**WRITTEN INSTRUCTION**
Only the lines from the one containing "const pair = new THREE.Group();" down to the one containing "bpy.data.objects.remove(obj)", inclusive, are to be quoted exactly.

┌─ SUPPLIED ENTRIES

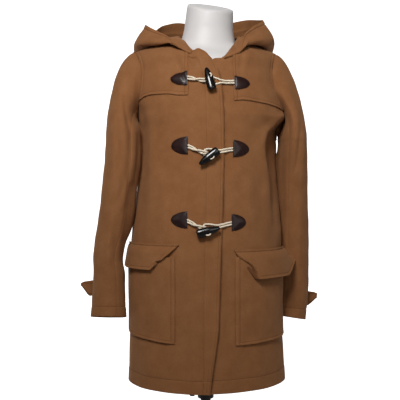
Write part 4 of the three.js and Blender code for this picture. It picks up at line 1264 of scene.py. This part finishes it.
CORD_R = 2.3
PAIR_R = CORD_R + 0.45  # how far a pair's two cords turn about their middle
LOOP_R = CORD_R + 0.5  # and a loop's two sides lie from theirs
CORD_REST = CORD_R + 0.5  # how high a cord's middle lies over the cloth
BIGHT_R = 9.4  # the bend at a loop's end, as tight as this cord goes
LOOP_ASIDE = (-1.5, -6.5, -6.5)  # how far each loop's end lies beside where it meets the pair


def cord(name, path):
    """A three-strand twisted cotton cord along a path in mm."""
    line = even_line(path)
    obj = closed_tube(name + "_cotton", tube_points(line, CORD_R, 1 / CORD_LAY))
    finish_as(obj, CORD, name)


def closure(i, row):
    """A toggle, its twisted pair of cords from the left and the loop from the right."""
    meet_x, meet_up = MEETS[i]
    bit, under_toggle = toggle(i, **TOGGLES[i])
    start = row["left"] + 0.7
    t = np.linspace(0, 1, 48)
    for strand in (0, 1):
        turn = math.pi * (strand + smooth(0.1, 0.9, t) + 0.5)
        sag = (meet_up - row["left_up"]) * smooth(-0.3, 1, t)
        z = row["z"] + row["left_up"] + sag + PAIR_R * np.sin(turn)
        lift = row["on"] * (1 - smooth(0, 0.5, t)) + PAIR_R + 2.2 * smooth(0.6, 0.95, t)
        path = in_front(start + (meet_x - start) * t, z, CORD_REST + lift + PAIR_R * np.cos(turn))
        aside = np.array([0, 0, 2.4 if strand else -2.4])
        on = np.linspace(0.12, 1, 8)[:, None]
        path = np.concatenate([path, path[-1] + (under_toggle + aside - path[-1]) * on])
        cord(f"cord_left_{i + 1}" + ("b" if strand else "a"), path)
    start, centre = row["right"] - 0.7, meet_x + BIGHT_R + LOOP_ASIDE[i]
    edge = over_edge(row["z"])
    share = np.linspace(0, 1, 34)
    open_ = LOOP_R + (BIGHT_R - LOOP_R) * smooth(0.48, 1, share)
    arc = np.linspace(math.pi / 2, 3 * math.pi / 2, 18)[1:-1]
    x = start + (centre - start) * share
    x = np.concatenate([x, centre + BIGHT_R * np.cos(arc), x[::-1]])
    across = np.concatenate([open_, BIGHT_R * np.sin(arc), -open_[::-1]])
    went = (x - start) / (meet_x - start)
    z = row["z"] + row["right_up"] + (meet_up - row["right_up"]) * smooth(-0.3, 1, went) + across
    step = np.where(x > edge, OVER_LIFT * (1 - smooth(edge, edge + 14, x)), 0)
    path = in_front(x, z, CORD_REST + row["on"] * (1 - smooth(0, 0.4, went)) + step)
    cord(f"cord_right_{i + 1}", path)


for i, row in enumerate(CLOSURES):
    closure(i, row)

# Dress form and stand

FORM_GAP = table("v gap", [
    [430, 46], [470, 26], [560, 16], [640, 20], [780, 36], [880, 34], [945, 28], [1000, 12], [1018, 6.2],
    [1030, 3.9], [1045, 3.6],
])
FORM_BOTTOM = 436
NECK_TOP = 1222
NECK_SLANT = {"back": 0.42, "side": -0.11}  # the top's rise to the back and to the side
NECK = table("z x y wide deep", [
    [1060, 3, 0, 82, 64],
    [1100, 4, 0, 76, 60],
    [1136, 5.2, -2, 68.8, 55],
    [1155, 6.3, -4, 63.6, 52],
    [1176, 7.8, -6, 60.5, 51],
    [1222, 11, -8, 56.7, 50],
])
CAP_HIGH = 1.2  # how deep the cap's thin disc is let into the neck's top
# For the shell's remesh, in metres: its grain, and the height below which the neck's join is eased more
VOXEL = 0.004
NECK_SHARP = 1.168
EASE_JOIN, EASE_ALL = 24, 3


def neck_rings(z, grow=0.0, raised=None):
    """Rings of the neck. Where raised is given, they are the neck's slanted top, so much higher."""
    turn = np.linspace(0, 2 * math.pi, 73)
    at = {key: value[:, None] for key, value in NECK(z).items()}
    grow = np.broadcast_to(np.asarray(grow, float), z.shape)[:, None]
    x = at["x"] + (at["wide"] + grow) * np.cos(turn)
    y = at["y"] + (at["deep"] + grow) * np.sin(turn)
    height = z[:, None] + 0 * x
    if raised is not None:
        slant = (y - at["y"]) * NECK_SLANT["back"] + (x - at["x"]) * NECK_SLANT["side"]
        height = height + np.asarray(raised)[:, None] + slant
    return stack(x, y, height)


def form_inside(face, side, s, v):
    """A point of the form, under the cloth by the gap of its height."""
    normal = body_normal(face, side, s, v)
    flat = unit(normal * [1, 1, 0])
    normal = np.where((v < ARMPIT_Z)[..., None], flat, normal)
    return body_point(face, side, s, v) - normal * FORM_GAP(v)["gap"][..., None]


def make_torso():
    """One smooth moulded shell: torso and neck are merged by a remesh and then eased."""
    v = np.concatenate([np.linspace(FORM_BOTTOM, ARMPIT_Z, 90), ARMPIT_Z + np.linspace(2, 95, 40)])[:, None]
    s = np.linspace(0, 0.985, 34)[None]
    s, v = np.broadcast_arrays(s, v)
    quarter = {(f, d): form_inside(f, d, s, v) for f in ("front", "back") for d in (-1, 1)}
    for f in ("front", "back"):
        middle = (quarter[f, -1][:, :1] + quarter[f, 1][:, :1]) / 2
        for d in (-1, 1):
            quarter[f, d][:, :1] = middle
    rings = np.concatenate([
        quarter["front", 1],
        quarter["back", 1][:, ::-1],
        quarter["back", -1][:, 1:],
        quarter["front", -1][:, ::-1],
    ], axis=1)
    torso = closed_tube("form_torso", rings)
    z = np.linspace(1062, 1172, 26)
    sides = neck_rings(z)
    top = neck_rings(np.full(1, NECK_TOP), 0.6, [0.0])
    neck = closed_tube("form_neck", np.concatenate([sides, top]))
    bm = bmesh.new()
    bm.from_mesh(torso.data)
    bm.from_mesh(neck.data)
    bm.to_mesh(torso.data)
    bm.free()
    bpy.data.objects.remove(neck)
    melt = torso.modifiers.new("one shell", "REMESH")
    melt.mode = "VOXEL"
    melt.voxel_size = VOXEL
    seen = torso.evaluated_get(bpy.context.evaluated_depsgraph_get())
    bm = bmesh.new()
    bm.from_mesh(seen.to_mesh())
    torso.modifiers.clear()
    low = [p for p in bm.verts if p.co.z < NECK_SHARP]
    for verts, rounds in ((low, EASE_JOIN), (bm.verts, EASE_ALL)):
        for _ in range(rounds):
            bmesh.ops.smooth_vert(bm, verts=verts, factor=0.5, use_axis_x=True, use_axis_y=True, use_axis_z=True)
    write_smooth(bm, torso.data)
    finish_as(torso, FORM, "dress_form")


def make_neck_cap():
    raised = [-CAP_HIGH, -CAP_HIGH, 0.1, 0.35, 0.45, 0.45, 0.45]
    grow = [-12.0, -4.2, -4.2, -4.6, -5.6, -20.0, -40.0]
    rings = neck_rings(np.full(len(raised), NECK_TOP), grow, raised)
    cap = closed_tube("neck_cap_disc", rings)
    finish_as(cap, FORM, "neck_cap")


make_torso()
make_neck_cap()

for obj in list(bpy.data.objects):
    if obj.get("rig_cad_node") in ("stand_base", "pole", "form_flange", "clamp_collar", "clamp_screw"):
        obj.data.materials.clear()
        obj.data.materials.append(STAND)

# Floor and light

floor_mesh = bpy.data.meshes.new("floor")
bm = bmesh.new()
bmesh.ops.create_circle(bm, cap_ends=True, segments=64, radius=9.0)
bm.to_mesh(floor_mesh)
bm.free()
floor = bpy.data.objects.new("floor", floor_mesh)
bpy.context.collection.objects.link(floor)
floor.location.z = -0.0005
floor_paint, tree, shader = new_material("pale_floor")
set_inputs(tree, shader, {"Roughness": 0.9, "Base Color": (0.72, 0.72, 0.72, 1)})
floor_mesh.materials.append(floor_paint)

# A white paper sweep behind the stand, lit on its own
sweep_mesh = bpy.data.meshes.new("paper_sweep")
bm = bmesh.new()
foot = [bm.verts.new((x, 0.62, 0.001)) for x in (-4.5, 4.5)]
edge = bm.edges.new(foot)
for move in ((0, 3.6, 0), (0, 0.7, 0.3), (0, 0.3, 0.8), (0, 0, 7)):
    made = bmesh.ops.extrude_edge_only(bm, edges=[edge])["geom"]
    bmesh.ops.translate(bm, verts=[g for g in made if isinstance(g, bmesh.types.BMVert)], vec=move)
    edge = next(g for g in made if isinstance(g, bmesh.types.BMEdge))
bm.to_mesh(sweep_mesh)
bm.free()
sweep = bpy.data.objects.new("paper_sweep", sweep_mesh)
bpy.context.collection.objects.link(sweep)
sweep_paint, tree, shader = new_material("white_paper")
set_inputs(tree, shader, {"Roughness": 1.0, "Emission Color": (1, 1, 1, 1), "Emission Strength": 1.0})
sweep_mesh.materials.append(sweep_paint)


def area_light(name, place, aim, size, power, spread):
    data = bpy.data.lights.new(name, "AREA")
    data.shape = "DISK"
    data.size = size
    data.energy = power
    data.spread = math.radians(spread)
    obj = bpy.data.objects.new(name, data)
    bpy.context.collection.objects.link(obj)
    obj.location = place
    direction = np.array(place) - np.array(aim)
    flat = math.hypot(direction[0], direction[1])
    obj.rotation_euler = (math.atan2(flat, direction[2]), 0, math.atan2(direction[1], direction[0]) + math.pi / 2)


area_light("key", (-0.46, -1.65, 1.88), (0, 0, 1.0), 0.65, 6.6, 78)
area_light("fill", (0.9, -2.2, 1.4), (0, 0, 1.0), 1.2, 2.1, 90)

world = bpy.data.worlds.new("studio")
world.use_nodes = True
world.node_tree.nodes["Background"].inputs["Color"].default_value = (1, 1, 1, 1)
world.node_tree.nodes["Background"].inputs["Strength"].default_value = 0.11
bpy.context.scene.world = world
bpy.context.scene.view_settings.view_transform = "Standard"
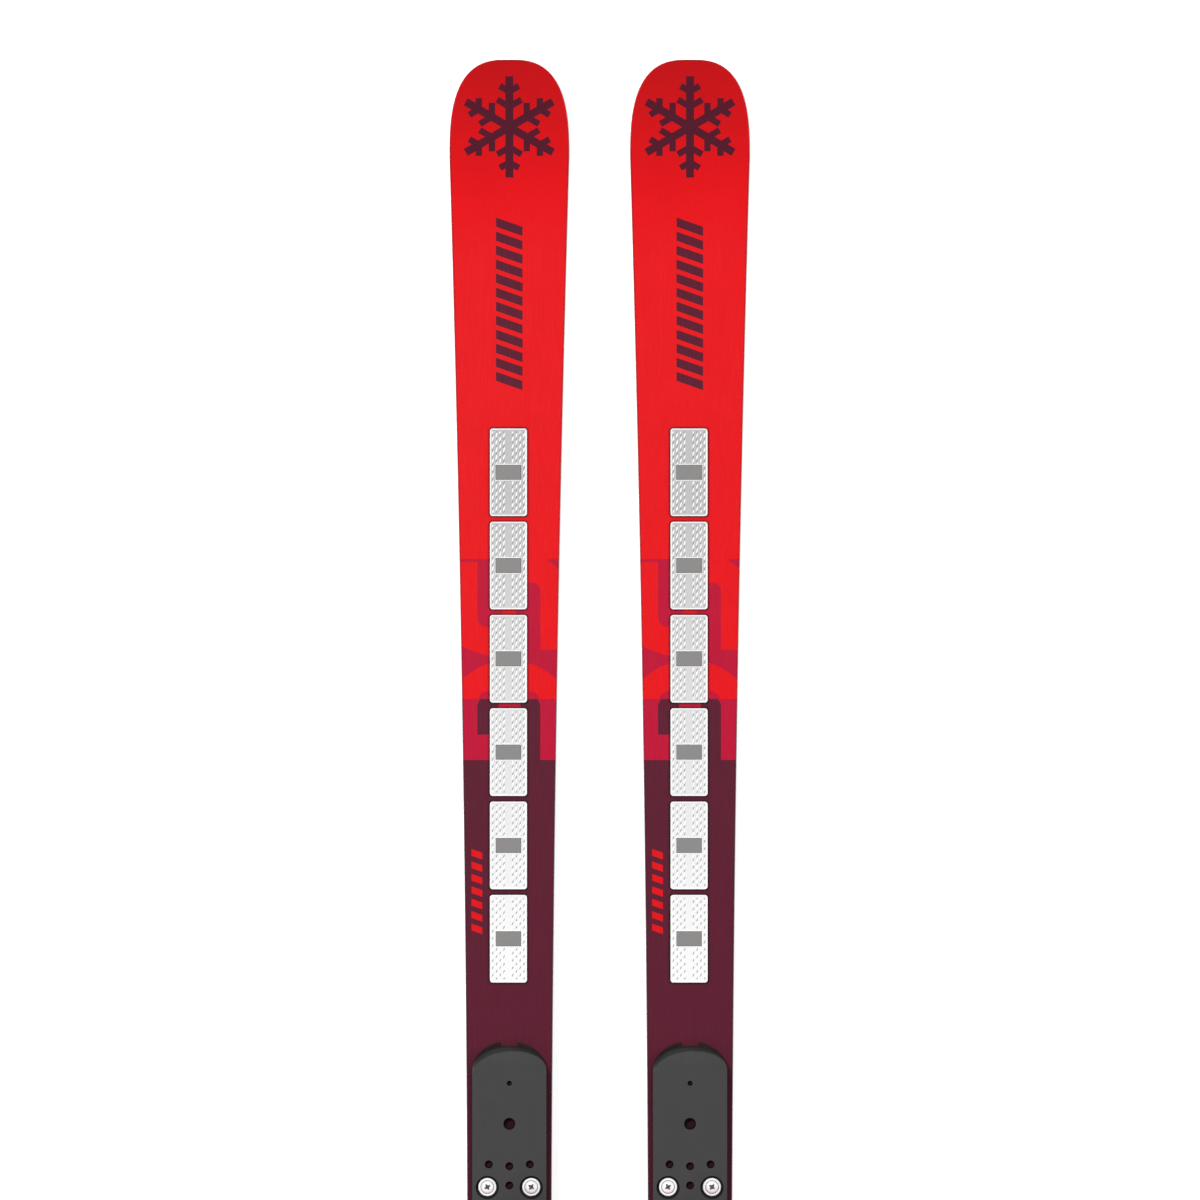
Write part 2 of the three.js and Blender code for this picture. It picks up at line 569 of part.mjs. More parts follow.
function skiParts() {
  const dampers = Object.fromEntries(Array.from({ length: DAMPER_COUNT }, (_, i) =>
    [`damper_${i + 1}`, [damper(i), 'damper']]));
  return {
    ...skiLayers(),
    ...dampers,
    ...plates(),
    toe_base: [toeBase(), 'binding_black'],
    toe_housing: [toeHousing(), 'binding_red'],
    toe_wing_left: [toeWing(-1), 'binding_black'],
    toe_wing_right: [toeWing(1), 'binding_black'],
    toe_sole_slider: [afdSlider(), 'zinc'],
    toe_setting_screw: [adjustingScrew(TOE_SCREW), 'zinc'],
    heel_track: [heelTrack(), 'binding_grey'],
    heel_carriage: [heelCarriage(), 'binding_black'],
    heel_housing: [heelHousing(), 'binding_red'],
    heel_lever: [heelLever(), 'binding_black'],
    heel_setting_screw: [adjustingScrew(HEEL_SCREW), 'zinc'],
    brake_block: [brakeBlock(), 'binding_grey'],
    brake_pedal: [brakePedal(), 'binding_black'],
    brake_arms: [brakeArms(), 'steel'],
  };
}

const pair = new THREE.Group();
const parts = skiParts();
for (const [side, sign] of [['left', -1], ['right', 1]]) {
  const ski = new THREE.Group();
  ski.position.x = (sign * SKI_SPACING) / 2;
  for (const [name, [geometry, material]] of Object.entries(parts)) {
    const mesh = new THREE.Mesh(geometry, MATERIALS[material]);
    mesh.name = `${side}_${name}`;
    ski.add(mesh);
  }
  pair.add(ski);
}

export default pair;
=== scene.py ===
"""A pair of giant slalom race skis with binding plates and step-in bindings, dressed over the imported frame.

Shapes are written in millimetres in one ski's own frame: x across from its centre line, s back from its tip
and z up from the floor. Every piece is made once and placed twice, on the left and on the right ski.
"""
import math

import bmesh
import bpy
from mathutils import Matrix, Vector


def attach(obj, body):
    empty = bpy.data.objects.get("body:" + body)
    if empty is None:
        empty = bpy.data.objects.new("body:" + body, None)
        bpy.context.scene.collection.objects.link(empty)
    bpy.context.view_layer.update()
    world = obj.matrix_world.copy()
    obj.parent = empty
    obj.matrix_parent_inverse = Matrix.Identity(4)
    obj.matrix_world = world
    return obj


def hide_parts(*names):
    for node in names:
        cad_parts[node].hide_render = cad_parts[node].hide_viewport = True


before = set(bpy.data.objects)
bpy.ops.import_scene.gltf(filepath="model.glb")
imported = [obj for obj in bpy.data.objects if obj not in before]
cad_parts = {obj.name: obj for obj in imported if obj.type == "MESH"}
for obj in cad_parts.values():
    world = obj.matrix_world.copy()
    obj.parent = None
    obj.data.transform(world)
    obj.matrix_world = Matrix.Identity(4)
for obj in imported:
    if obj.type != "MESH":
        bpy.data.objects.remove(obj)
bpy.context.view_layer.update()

MM = 0.001
SKI_LENGTH = 1930
SKIS = (("left", -70), ("right", 70))  # each ski's centre line
SIDES = (("left", -1), ("right", 1))

# ---- The ski's outline and profile ----
WAIST_WIDTH = 65
WAIST_AT = 1030
FRONT_SIDECUT_RADIUS = 32600
REAR_SIDECUT_RADIUS = 42000
TIP_LENGTH = 75
TIP_ROUNDNESS = 2.8
TAIL_LENGTH = 20
TAIL_ROUNDNESS = 3
FRONT_CONTACT = 150
REAR_CONTACT = 1880
CAMBER = 6
TIP_RISE = 42
TAIL_RISE = 8
RISE_POWER = 2.3
TIP_THICKNESS = 5.2
TAIL_THICKNESS = 7
DECK_HEIGHT = 22.5
DECK_START = 750
DECK_END = 1385
GLUE = 0.1
BASE_THICKNESS = 1.8
LAMINATE_THICKNESS = 0.7
TOPSHEET_THICKNESS = 0.7
EDGE_WIDTH = 2
SIDEWALL_WIDTH = 8
LAMINATE_INSET = 0.05
TOP_INSET = 0.45

# ---- Damper modules ----
DAMPER_COUNT = 6
DAMPER_FIRST = 285.5
DAMPER_PITCH = 72.3
DAMPER_LENGTH = 68
DAMPER_WIDTH = 28.8
DAMPER_SHIFT = -0.7  # how far they sit beside the ski's centre line
DAMPER_BED = 0.4
DAMPER_THICKNESS = 1.5
DAMPER_CORNER = 2.3
CHIP_LENGTH = 11.6
CHIP_WIDTH = 19.6
CHIP_GAP = 0.12
CHIP_SUNK = 0.15
POCKET_FLOOR = DAMPER_BED + 0.5

# ---- Binding plate and binding ----
PAD_THICKNESS = 2
PLATE_THICKNESS = 9
PLATE_WIDTH = 57.4
PLATE_START = 764
PLATE_SPLIT = 1090
PLATE_SPLIT_GAP = 4
PLATE_END = 1372
PLATE_NOSE = 19
PLATE_CHAMFER = 4.6
PLATE_CHAMFER_SKEW = 2.4
PLATE_CHAMFER_DEPTH = 3
CHAMFER_FADE = 0.4  # how much of the chamfer is lost at the plate's sides
PAD_MARGIN = 3.5
PAD_OVERHANG = 0.2
PLATE_TOP = DECK_HEIGHT + PAD_THICKNESS + PLATE_THICKNESS
SOLE_HEIGHT = 54
CLEARANCE = 0.3
WING_PIVOT = (19.5, 935, 3)  # x, s and radius of its pin
TOE_SCREW = (891.5, 60)  # s of its head and z
HEEL_SCREW = (1314.5, 75)
HEEL_PIVOT = (1290, 58, 4)  # s, z and radius
LEVER_PIVOT = (1272, 90, 3)
BRAKE_PIVOT = (1195, 41, 2.75)
PEDAL_PIVOT = (1158, 49.5, 2)
BRAKE_HALF_WIDTH = 38
SCREW_BORE = 5.6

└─

**FULL RESPONSE**
const pair = new THREE.Group();
const parts = skiParts();
for (const [side, sign] of [['left', -1], ['right', 1]]) {
  const ski = new THREE.Group();
  ski.position.x = (sign * SKI_SPACING) / 2;
  for (const [name, [geometry, material]] of Object.entries(parts)) {
    const mesh = new THREE.Mesh(geometry, MATERIALS[material]);
    mesh.name = `${side}_${name}`;
    ski.add(mesh);
  }
  pair.add(ski);
}

export default pair;
=== scene.py ===
"""A pair of giant slalom race skis with binding plates and step-in bindings, dressed over the imported frame.

Shapes are written in millimetres in one ski's own frame: x across from its centre line, s back from its tip
and z up from the floor. Every piece is made once and placed twice, on the left and on the right ski.
"""
import math

import bmesh
import bpy
from mathutils import Matrix, Vector


def attach(obj, body):
    empty = bpy.data.objects.get("body:" + body)
    if empty is None:
        empty = bpy.data.objects.new("body:" + body, None)
        bpy.context.scene.collection.objects.link(empty)
    bpy.context.view_layer.update()
    world = obj.matrix_world.copy()
    obj.parent = empty
    obj.matrix_parent_inverse = Matrix.Identity(4)
    obj.matrix_world = world
    return obj


def hide_parts(*names):
    for node in names:
        cad_parts[node].hide_render = cad_parts[node].hide_viewport = True


before = set(bpy.data.objects)
bpy.ops.import_scene.gltf(filepath="model.glb")
imported = [obj for obj in bpy.data.objects if obj not in before]
cad_parts = {obj.name: obj for obj in imported if obj.type == "MESH"}
for obj in cad_parts.values():
    world = obj.matrix_world.copy()
    obj.parent = None
    obj.data.transform(world)
    obj.matrix_world = Matrix.Identity(4)
for obj in imported:
    if obj.type != "MESH":
        bpy.data.objects.remove(obj)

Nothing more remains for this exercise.